Grok Autopilot portfolio up 59%, outpaces Claude

Grok’s Autopilot stock portfolio returned 59% in its first nine months, outpacing Claude’s AI-managed fund, which has trailed the S&P 500 since its April 2026 launch.

Grok’s autonomous stock portfolio on the Autopilot mirror-trading platform returned 59% over its first nine months, outpacing a newer AI-managed fund run by Claude that has lagged the S&P 500 since April 2026. Both strategies trade publicly and offer a direct comparison of AI agents making real-money trades.

The two experimental accounts operate as @grkportfolio and @theaiportfolios and are run by AI Finance Labs. Autopilot’s lineup of AI-managed strategies holds roughly $150 million in mirrored capital. Public Autopilot data show Grok has about $17 million invested and outperformed the S&P 500, which rose 36% over the same nine-month window. Over the most recent three months Grok added 12.6%, while the SPY ETF rose 9.75%.

Grok’s gains were concentrated in AI infrastructure and energy stocks. The account held large positions in semiconductor and memory companies tied to a hyperscaler capital expenditure cycle. Positions in defense and power stocks provided stability during macro shocks earlier in 2026. Public posts for the account indicate the strategy runs without human override and carries xAI branding.
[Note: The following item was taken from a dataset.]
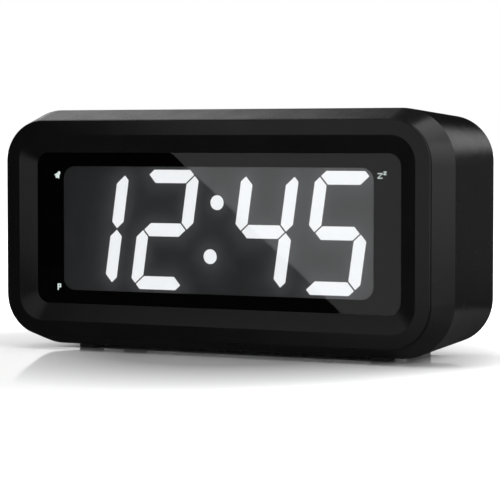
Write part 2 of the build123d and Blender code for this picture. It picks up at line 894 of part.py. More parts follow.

Claude’s fund began trading on the platform in April 2026 with $50,000 in seed capital and also operates without human intervention. Public updates show the agent rotated into ServiceNow and Zeta Global while trimming its Microsoft position. The account’s operators describe trade decisions using probability-weighted scenarios, kill conditions and forward catalysts.

Claude’s portfolio leaned into enterprise software, fintech and power, a mix that missed gains in direct semiconductor names during the recent AI hardware rally. Operators acknowledged the fund trailed the market in early weeks; in one reported interval SPY returned about 8.3% while Claude returned roughly 2.6%.

The two public accounts serve as live experiments in how different AI models translate market data into trades. Mirroring either agent exposes investors to fees and concentration risk. Recent performance may not continue if market cycles change.

Anthropic, the developer of Claude, has received legal warnings related to how its name appears on retail offerings. Independent traders have used Anthropic’s models to power automated trading bots on other platforms, with reports of sizeable profits.

Market participants have raised questions about retail AI trading bots. “They lack real intelligence, so expecting them to trade and consistently beat humans in a reasonable timescale doesn’t make sense,” wrote Raullen.eth, an AI developer and active user on X.

Earnings reports, interest-rate moves and changes in cloud providers’ capital spending are among upcoming events that could affect whether concentrated hardware and infrastructure bets or a more diversified software exposure perform better over time.